The first piece, closest to the coffee counter, was long and had been hung vertically like a banner. White silk panels covered in thin layers of red merino wool had been felted perpendicularly to the red felt matrix giving the piece three dimensions. This was the only piece that incorporated silk and also the only piece in which all of the panels lay parallel to one another, like the rungs of a ladder. The rich texture of the wool in the other pieces was embellished with shiny flax fibers and made more complex by the directional relationships of the panels, which intersected each other at usually two or three different oblique angles per piece. Like most things made of felt, Copier’s pieces (designed by Claudio Verone) encourage touching and the panels can be toyed with and rearranged, which changes the overall appearance of a piece and gives the surfaces different shapes and shades of color, relationships of dark to light, as they are manipulated. The smallest is 90x80cm (the double white piece) and the largest is 230x116cm (the vertical red piece with silk).
When I arrived back at the cottage where I was staying I was delighted to have received an email from Copier inviting me to visit her at her studio in a tiny village called Hauwert located about 45 minutes by train and bus outside of Amsterdam. The next morning I was up early and took a train from Central Station to Hoorne, where I got on an eight seater bus and was the one of two riders to Hauwert. The driver was a tall older man with a long Dutch nose. He handed back my change from the fare with enormous hands as he seemed to hunch in order to fit inside the tiny van. He was one of the only Dutch people I met who didn’t speak English and I suspect the other person on his route was a friend going along for the ride because they talked casually the whole time. They only spoke to me one time with and interrogative intonation saying “Goldschmidt?”, “Goldschmidt?” I could only surmise they were discussing the American politician and I repeated “Goldschmidt?” The bus traveled along the very flat land where a few huge classically Dutch windmills hovered over the faraway landscape. Irrigation channels swollen with spring rain water had been carved through the bright green fields as well as dense wooded areas. Sheep dotted the verdant pastures where there weren’t rows of tired gray, uncleared crops. We drove through a small hamlet with a small brick bakery as the only sign of commercialism and then shortly after stopped at a house with a sign in front that read “Goldschmidt.” Anneke’s house was next door.

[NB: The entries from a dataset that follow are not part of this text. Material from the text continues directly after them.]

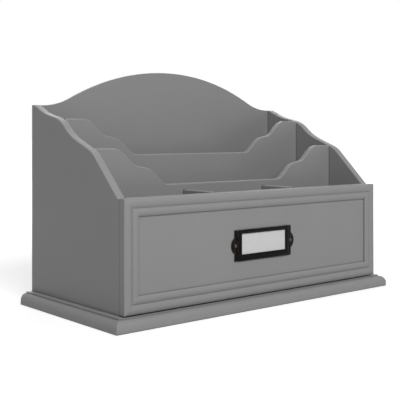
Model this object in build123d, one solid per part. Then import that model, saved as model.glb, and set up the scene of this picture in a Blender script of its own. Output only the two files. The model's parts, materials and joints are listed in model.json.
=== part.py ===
from build123d import *

import math
import os

os.makedirs("parts", exist_ok=True)

# Desktop envelope sorter with a drawer, painted board, all sizes in millimetres.
# Origin: centre of the base's footprint, on the surface that it stands on.
# +X to the right, -Y to the front (the drawer opens that way), +Z up.

# ---- Boards ----
side_thickness = 8.0
board_thickness = 6.0
small_divider_thickness = 5.0
back_thickness = 2.5
edge_round = 1.2
back_edge_round = 0.6

# ---- Case ----
case_width = 330.0
case_depth = 150.5
front_height = 99.4
rear_corner_height = 182.4
rear_flat = 1.6
arch_rise = 38.7
arch_flat = 28.0
arch_sweep_radius = 70.0
round_room = 0.98

# ---- Base board and its moulded edge ----
base_thickness = 11.8
base_side_overhang = 12.8
base_front_overhang = 8.5
quirk_depth = 1.2
quirk_flat = 0.6
ovolo_width = 6.0
ovolo_height = 8.4
base_corner_round = 1.2
base_foot_round = 0.8

# ---- Slots ----
compartment_depth = 43.5
front_slot_depth = 45.0
floor_thickness = 6.0
drawer_top_clearance = 1.7
small_divider_rise = 0.6

# ---- Stepped dividers, the same outline at two heights ----
rear_divider_low = 133.5
front_divider_low = 105.9
low_half_width = 77.8
lower_step_run = 16.9
lower_step_rise = 15.5
shoulder_run = 18.6
shoulder_rise = 3.6
upper_step_run = 17.5
upper_step_rise = 16.0
crown_radius = 19.0
cove_radius = 11.0

# ---- Stepped top of the sides, set out from the dividers ----
shoulder_lead = 3.5
shoulder_fall = 1.0
rear_rise_run = 18.5
sweep_rise = 6.5
sweep_radius = 90.0
drop_run = 16.6
drop_fall = 14.8
side_crown_radius = 37.7
side_cove_radius = 59.0
nose_lead = 6.7
nose_fall = 2.6
nose_radius = 29.0
nose_flat = 2.4

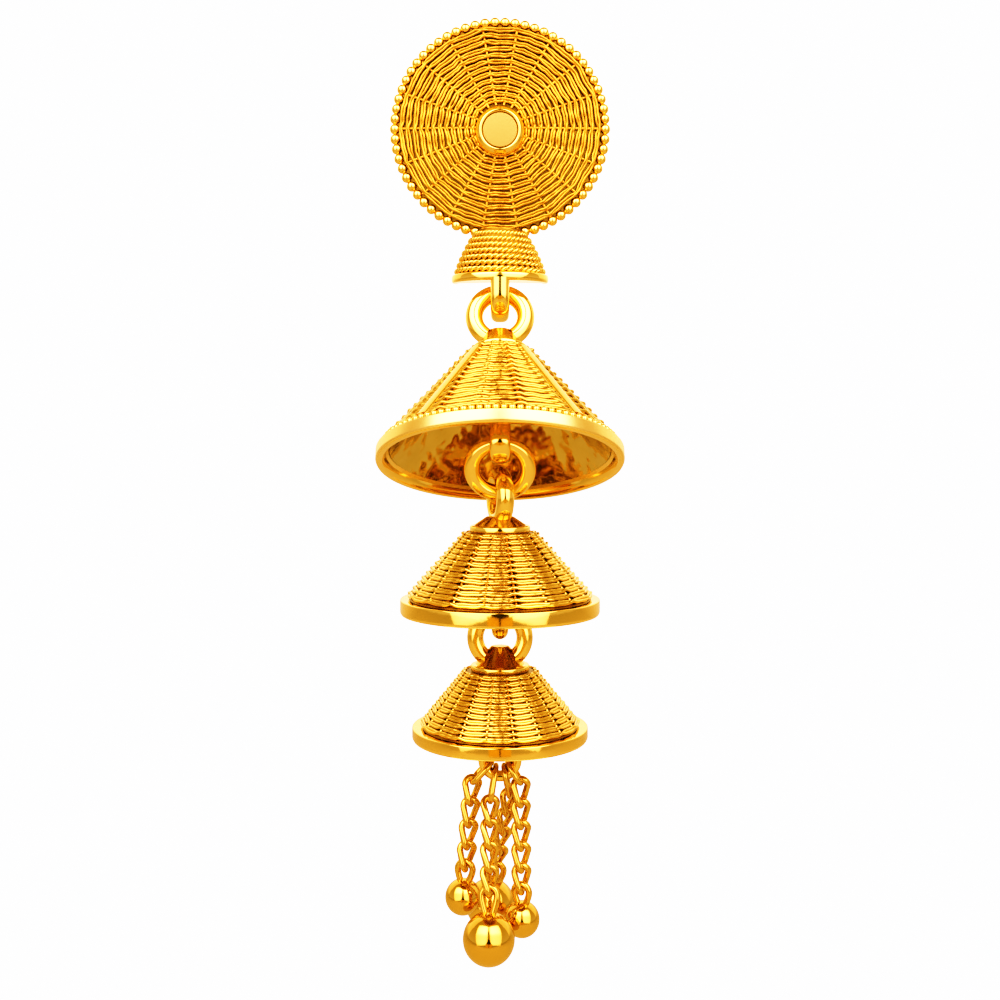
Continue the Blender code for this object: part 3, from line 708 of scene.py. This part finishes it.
def buildDisc():
    edge = disc["radius"]
    front = -disc["thickness"]
    corners = [(0, 0, 0), (edge, 0, 0.1), (edge, front, 0.12)]
    for share in (0.9, 0.75, 0.5, 0.25, 0):
        corners.append((edge * share, front - disc["dome"] * (1 - share ** 2), 0))
    # the plate's dark gold is painted shade between the wires and beads in front of it
    keepStud("disc_plate", lathe("disc_plate", corners, 128, frontUp), "ground")
    rows = disc["rows"]
    mesh = repeated("disc_weave", trees["rows"], rows | {"Material": golds["disc"]}, frontUp)
    keepStud("disc_weave", mesh)
    spokes = disc["spokes"]
    spokes = {
        "Stakes": rows["Stakes"],
        "Top": (rows["Top Radius"] * spokes["topShare"], 0, spokes["topDepth"]),
        "Foot": (rows["Foot Radius"] + spokes["pastFoot"], 0, spokes["footDepth"]),
        "Wire Radius": spokes["wire"],
        "Material": golds["disc"],
    }
    keepStud("disc_stakes", repeated("disc_stakes", trees["stakes"], spokes, frontUp))
    place = frontUp @ Matrix.Translation((0, 0, -disc["beadDepth"]))
    beads = disc["beads"] | {"Material": golds["polished"]}
    keepStud("disc_beads", repeated("disc_beads", trees["beads"], beads, place))
    place = Matrix.Translation(down * disc["bossDrop"]) @ frontUp
    boss = lathe("disc_boss", disc["boss"], 96, place, sharp=30)
    keepStud("disc_boss", boss, "polished")
    face = lathe("disc_boss_face", disc["bossFace"], 96, place, sharp=30)
    keepStud("disc_boss_face", face, "brushed")
    print("disc done")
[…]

As I walked up her drive she came out and greeted me with a smile and I thanked her, probably one too many times, for having me. Next to her tile roofed brick house was her workshop, which I found out had been recently built, but was nicely matched to the quaint, pastoral aesthetic of Anneke’s property with a brick foundation. Inside her shop, the first felt pieces were a white felted jacket and a long white felt vest with a high collar and dark charcoal silk accents. She said she’d made them for a show she’d just returned from in France and that they were intended as clothing for a bride. The jacket has a deeper, creamier white appearance because of its thicker density and they both have been felted with shiny flax fibers giving them a familiar, silky luster. The long vest has a single ribbon front-closure and is decorated with looping patterns of wool felted through the loosely woven silk on the skirt and in a vertical pattern down the back.
Anneke’s mother used to spin her own wool, “during the war,” she said, “they had to.” Anneke learned about wool and fiber arts from her mother who taught her to spin too. Though sheep dot the fields and farms of the Dutch countryside, Anneke said their wool is too course to use much for felt and that the sheep are mostly to keep the water ways from growing over with vegetation. She showed me two top hats she’d also made for the show in France, one with local wool, the other with merino from Australia. No question, the imported wool was much finer and softer. The appeal of the local wool was its more complex texture and the color variations in the dye in the course fibers. I took note of a yellow and green tea cozy with a circular pattern in it made from loose tufts. “A tea cozy, that’s what you call it?” she asked. “That’s what the British call them,” I said, “Americans don’t have much time for tea cozies.” She laughed and told me she drinks tea all day long. Anneke said the cozy was one of her early pieces. Until her recent venture into the tapestries with Verone, she’s mostly made clothing, and before that some things with her children.
Copier was a school teacher before she switched over to being a full time felter. We discussed our children and discovered that we share the philosophy that children should be encouraged to explore and pursue the things they have a natural tendency towards. We talked a little bit about history, about the wars between the Spanish and the British and the Dutch, about the explorers who settled the western United States and we both agreed that seafaring and territory settlement seemed difficult and cold and that had we lived then we would have been less likely to enter that fray. Her face lit and she raised her eyebrows when I mentioned how impressed I was with the windmills. “Would you like to go see a windmill?” she asked. Of course I said I would love to, so after a brief tour of her property including introductions to two of three goats, we piled into her green Citroen van and zipped along to the nearest windmill where they produce the flour she uses for her bread. The granary was closed and I unfortunately didn’t experience the great churning sound of the mill at work, but I stood in the drive savoring the moment and trying to comprehend the monstrous scale of the industrious beast.